■ **THE EXERCISE**
Transcribe the stretch of entries below from the line with "for slot in" through the line with "return rows", exactly and with both ends included; leave out all other lines.

■ **RECORDS FOR THE TASK**
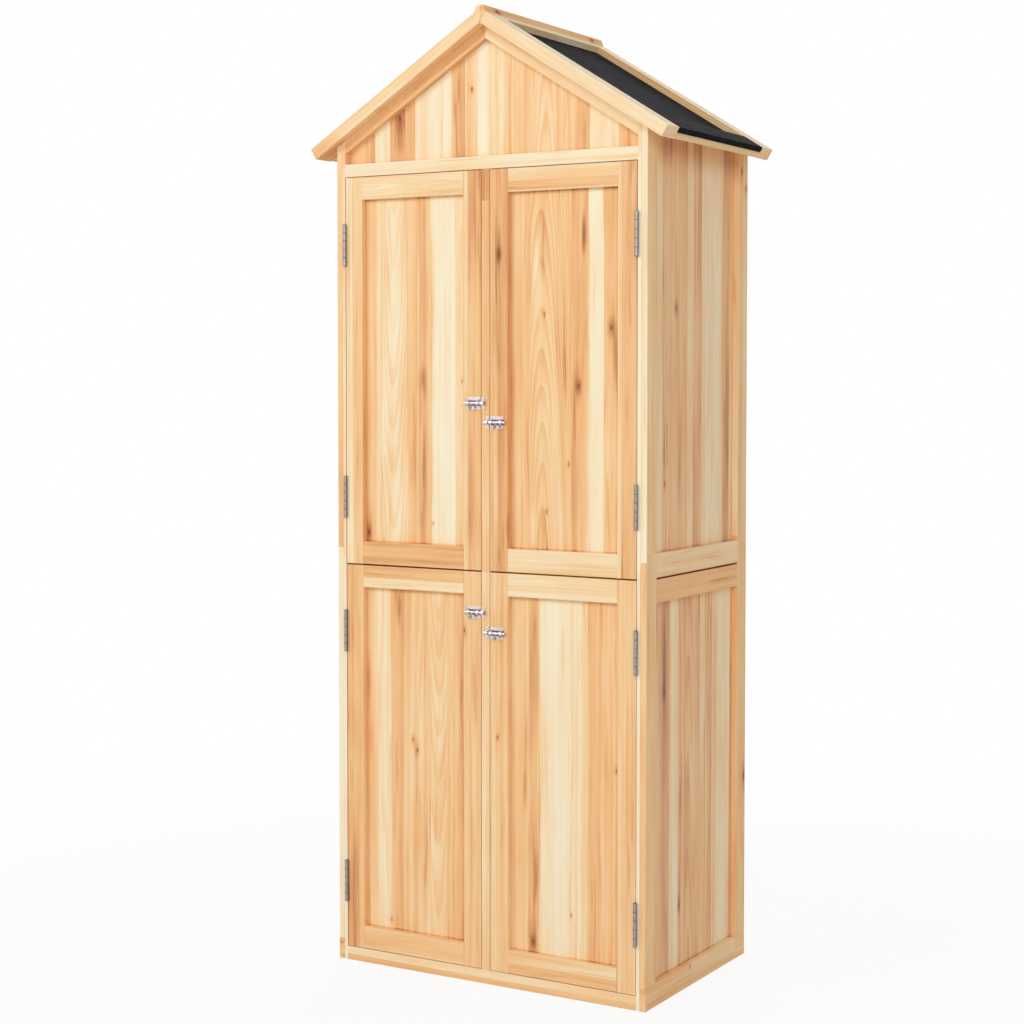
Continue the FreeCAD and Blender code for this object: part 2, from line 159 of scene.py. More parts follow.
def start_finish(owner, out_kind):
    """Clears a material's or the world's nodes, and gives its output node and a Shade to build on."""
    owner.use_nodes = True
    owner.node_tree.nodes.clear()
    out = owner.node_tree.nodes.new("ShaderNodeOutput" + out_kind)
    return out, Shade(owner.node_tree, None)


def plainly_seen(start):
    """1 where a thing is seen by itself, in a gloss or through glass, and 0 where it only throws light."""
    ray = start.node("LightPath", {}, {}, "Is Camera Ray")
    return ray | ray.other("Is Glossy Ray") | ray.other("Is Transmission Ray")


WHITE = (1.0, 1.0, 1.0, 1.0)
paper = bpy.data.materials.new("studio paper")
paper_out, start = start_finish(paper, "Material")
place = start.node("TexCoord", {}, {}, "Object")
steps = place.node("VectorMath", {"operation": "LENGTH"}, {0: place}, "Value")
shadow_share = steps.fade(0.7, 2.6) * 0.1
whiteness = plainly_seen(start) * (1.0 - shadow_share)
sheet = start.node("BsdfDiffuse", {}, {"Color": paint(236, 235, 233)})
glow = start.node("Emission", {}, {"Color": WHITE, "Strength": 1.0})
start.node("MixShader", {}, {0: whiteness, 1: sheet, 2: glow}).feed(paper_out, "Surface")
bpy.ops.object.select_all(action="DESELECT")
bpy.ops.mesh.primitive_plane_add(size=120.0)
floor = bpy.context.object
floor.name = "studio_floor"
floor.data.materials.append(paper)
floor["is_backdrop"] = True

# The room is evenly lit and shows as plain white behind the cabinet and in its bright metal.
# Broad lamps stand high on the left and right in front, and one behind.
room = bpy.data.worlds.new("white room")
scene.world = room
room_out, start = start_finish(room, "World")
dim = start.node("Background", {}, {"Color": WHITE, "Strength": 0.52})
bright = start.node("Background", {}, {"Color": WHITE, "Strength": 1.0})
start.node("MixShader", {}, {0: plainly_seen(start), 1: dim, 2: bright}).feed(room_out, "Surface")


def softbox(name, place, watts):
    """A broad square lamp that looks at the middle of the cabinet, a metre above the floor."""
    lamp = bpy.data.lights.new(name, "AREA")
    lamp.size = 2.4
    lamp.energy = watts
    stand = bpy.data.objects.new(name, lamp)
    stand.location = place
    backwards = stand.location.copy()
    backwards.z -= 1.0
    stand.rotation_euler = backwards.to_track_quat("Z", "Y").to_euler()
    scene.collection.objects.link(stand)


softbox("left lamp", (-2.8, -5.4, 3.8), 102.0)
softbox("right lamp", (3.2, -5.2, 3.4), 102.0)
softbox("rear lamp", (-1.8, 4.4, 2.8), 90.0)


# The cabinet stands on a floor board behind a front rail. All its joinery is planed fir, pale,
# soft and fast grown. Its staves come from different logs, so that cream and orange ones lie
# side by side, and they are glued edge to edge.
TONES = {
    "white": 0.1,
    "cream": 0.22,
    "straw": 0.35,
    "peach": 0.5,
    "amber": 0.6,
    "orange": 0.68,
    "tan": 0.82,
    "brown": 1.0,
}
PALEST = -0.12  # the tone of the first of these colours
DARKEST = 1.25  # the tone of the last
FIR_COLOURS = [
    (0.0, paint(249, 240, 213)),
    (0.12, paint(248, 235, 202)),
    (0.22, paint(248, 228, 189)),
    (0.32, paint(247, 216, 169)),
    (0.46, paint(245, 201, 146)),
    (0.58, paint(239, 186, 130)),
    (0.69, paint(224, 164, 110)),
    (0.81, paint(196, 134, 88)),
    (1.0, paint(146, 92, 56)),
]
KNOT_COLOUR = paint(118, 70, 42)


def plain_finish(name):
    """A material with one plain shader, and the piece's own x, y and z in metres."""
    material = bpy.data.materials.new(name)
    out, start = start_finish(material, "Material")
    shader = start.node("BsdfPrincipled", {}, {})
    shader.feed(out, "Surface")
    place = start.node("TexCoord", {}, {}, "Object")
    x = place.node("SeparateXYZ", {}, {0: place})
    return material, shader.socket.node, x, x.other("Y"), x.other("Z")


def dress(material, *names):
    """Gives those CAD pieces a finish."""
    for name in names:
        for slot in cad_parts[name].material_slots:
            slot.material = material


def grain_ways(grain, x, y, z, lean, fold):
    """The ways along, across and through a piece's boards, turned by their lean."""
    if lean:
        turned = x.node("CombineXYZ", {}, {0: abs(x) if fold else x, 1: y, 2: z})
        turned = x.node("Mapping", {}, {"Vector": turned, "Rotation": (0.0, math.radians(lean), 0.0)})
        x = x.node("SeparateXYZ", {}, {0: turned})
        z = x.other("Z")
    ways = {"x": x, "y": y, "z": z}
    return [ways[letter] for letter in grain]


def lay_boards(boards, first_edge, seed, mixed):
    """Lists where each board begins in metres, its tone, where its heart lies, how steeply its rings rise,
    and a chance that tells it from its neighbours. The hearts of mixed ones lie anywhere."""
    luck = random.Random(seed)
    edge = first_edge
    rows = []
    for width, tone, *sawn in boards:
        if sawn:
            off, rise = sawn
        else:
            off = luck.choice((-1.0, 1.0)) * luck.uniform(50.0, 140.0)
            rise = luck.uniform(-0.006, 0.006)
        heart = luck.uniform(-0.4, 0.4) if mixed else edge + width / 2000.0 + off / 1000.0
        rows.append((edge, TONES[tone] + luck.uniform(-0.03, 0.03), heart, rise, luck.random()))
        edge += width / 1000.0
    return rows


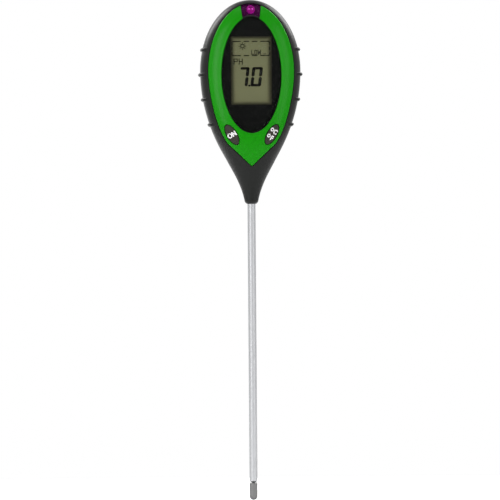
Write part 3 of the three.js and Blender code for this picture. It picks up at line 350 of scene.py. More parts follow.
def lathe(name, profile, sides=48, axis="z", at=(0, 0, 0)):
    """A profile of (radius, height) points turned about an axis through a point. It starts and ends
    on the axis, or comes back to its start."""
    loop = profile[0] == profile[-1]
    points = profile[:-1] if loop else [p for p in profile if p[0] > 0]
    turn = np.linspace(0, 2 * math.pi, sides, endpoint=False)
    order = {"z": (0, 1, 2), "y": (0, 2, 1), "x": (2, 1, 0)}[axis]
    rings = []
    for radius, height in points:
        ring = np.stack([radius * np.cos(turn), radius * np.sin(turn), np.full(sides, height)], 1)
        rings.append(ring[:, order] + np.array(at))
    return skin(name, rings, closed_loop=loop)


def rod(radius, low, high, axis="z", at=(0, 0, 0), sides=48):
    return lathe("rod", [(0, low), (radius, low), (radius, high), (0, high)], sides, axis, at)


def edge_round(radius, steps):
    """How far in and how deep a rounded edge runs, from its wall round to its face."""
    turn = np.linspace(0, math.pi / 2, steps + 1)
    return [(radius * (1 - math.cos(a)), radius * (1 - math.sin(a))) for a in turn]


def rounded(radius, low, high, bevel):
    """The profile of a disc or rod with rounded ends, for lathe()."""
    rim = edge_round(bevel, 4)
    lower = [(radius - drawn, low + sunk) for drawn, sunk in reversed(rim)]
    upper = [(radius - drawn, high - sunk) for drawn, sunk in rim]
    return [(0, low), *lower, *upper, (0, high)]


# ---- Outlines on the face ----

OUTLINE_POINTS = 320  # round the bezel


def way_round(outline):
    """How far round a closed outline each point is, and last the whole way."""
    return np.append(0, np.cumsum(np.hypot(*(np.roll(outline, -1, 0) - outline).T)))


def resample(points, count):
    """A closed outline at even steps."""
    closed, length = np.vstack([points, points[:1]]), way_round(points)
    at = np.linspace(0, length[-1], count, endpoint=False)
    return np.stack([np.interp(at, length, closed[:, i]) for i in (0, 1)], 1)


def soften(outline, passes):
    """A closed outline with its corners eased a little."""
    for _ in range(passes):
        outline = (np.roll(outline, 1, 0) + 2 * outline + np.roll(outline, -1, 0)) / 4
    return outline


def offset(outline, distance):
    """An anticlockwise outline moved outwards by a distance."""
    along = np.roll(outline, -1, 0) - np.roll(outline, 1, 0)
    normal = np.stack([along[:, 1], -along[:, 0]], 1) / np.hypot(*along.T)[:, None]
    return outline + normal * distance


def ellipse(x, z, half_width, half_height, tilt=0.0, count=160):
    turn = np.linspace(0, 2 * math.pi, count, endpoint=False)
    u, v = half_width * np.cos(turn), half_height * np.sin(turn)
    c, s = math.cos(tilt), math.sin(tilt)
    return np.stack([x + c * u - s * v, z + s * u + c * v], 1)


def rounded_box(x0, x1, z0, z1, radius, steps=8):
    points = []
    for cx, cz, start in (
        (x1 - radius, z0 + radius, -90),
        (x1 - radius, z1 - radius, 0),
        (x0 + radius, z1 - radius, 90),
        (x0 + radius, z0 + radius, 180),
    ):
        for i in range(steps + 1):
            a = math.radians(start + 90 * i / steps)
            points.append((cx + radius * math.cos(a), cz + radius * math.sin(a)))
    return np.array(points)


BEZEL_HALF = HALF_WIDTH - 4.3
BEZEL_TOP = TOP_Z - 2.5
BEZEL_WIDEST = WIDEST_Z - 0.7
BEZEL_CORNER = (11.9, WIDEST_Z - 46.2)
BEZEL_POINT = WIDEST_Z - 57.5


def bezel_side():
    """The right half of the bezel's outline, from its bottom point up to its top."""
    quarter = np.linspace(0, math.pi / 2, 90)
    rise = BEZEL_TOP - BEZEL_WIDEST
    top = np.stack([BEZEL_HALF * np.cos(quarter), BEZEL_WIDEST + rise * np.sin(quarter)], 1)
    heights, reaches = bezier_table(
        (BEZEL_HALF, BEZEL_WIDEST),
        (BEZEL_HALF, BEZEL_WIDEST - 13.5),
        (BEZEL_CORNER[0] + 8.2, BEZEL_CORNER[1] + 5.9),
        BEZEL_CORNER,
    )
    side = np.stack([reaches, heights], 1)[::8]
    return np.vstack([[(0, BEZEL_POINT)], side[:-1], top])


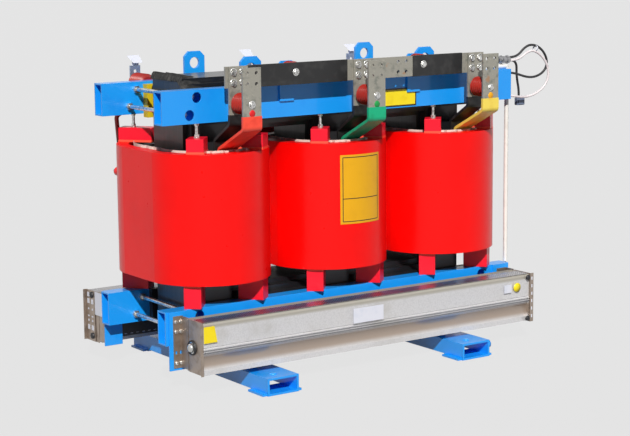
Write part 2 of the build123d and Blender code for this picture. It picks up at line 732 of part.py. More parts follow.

■ **EXERCISE RESULT**
        for slot in cad_parts[name].material_slots:
            slot.material = material


def grain_ways(grain, x, y, z, lean, fold):
    """The ways along, across and through a piece's boards, turned by their lean."""
    if lean:
        turned = x.node("CombineXYZ", {}, {0: abs(x) if fold else x, 1: y, 2: z})
        turned = x.node("Mapping", {}, {"Vector": turned, "Rotation": (0.0, math.radians(lean), 0.0)})
        x = x.node("SeparateXYZ", {}, {0: turned})
        z = x.other("Z")
    ways = {"x": x, "y": y, "z": z}
    return [ways[letter] for letter in grain]


def lay_boards(boards, first_edge, seed, mixed):
    """Lists where each board begins in metres, its tone, where its heart lies, how steeply its rings rise,
    and a chance that tells it from its neighbours. The hearts of mixed ones lie anywhere."""
    luck = random.Random(seed)
    edge = first_edge
    rows = []
    for width, tone, *sawn in boards:
        if sawn:
            off, rise = sawn
        else:
            off = luck.choice((-1.0, 1.0)) * luck.uniform(50.0, 140.0)
            rise = luck.uniform(-0.006, 0.006)
        heart = luck.uniform(-0.4, 0.4) if mixed else edge + width / 2000.0 + off / 1000.0
        rows.append((edge, TONES[tone] + luck.uniform(-0.03, 0.03), heart, rise, luck.random()))
        edge += width / 1000.0
    return rows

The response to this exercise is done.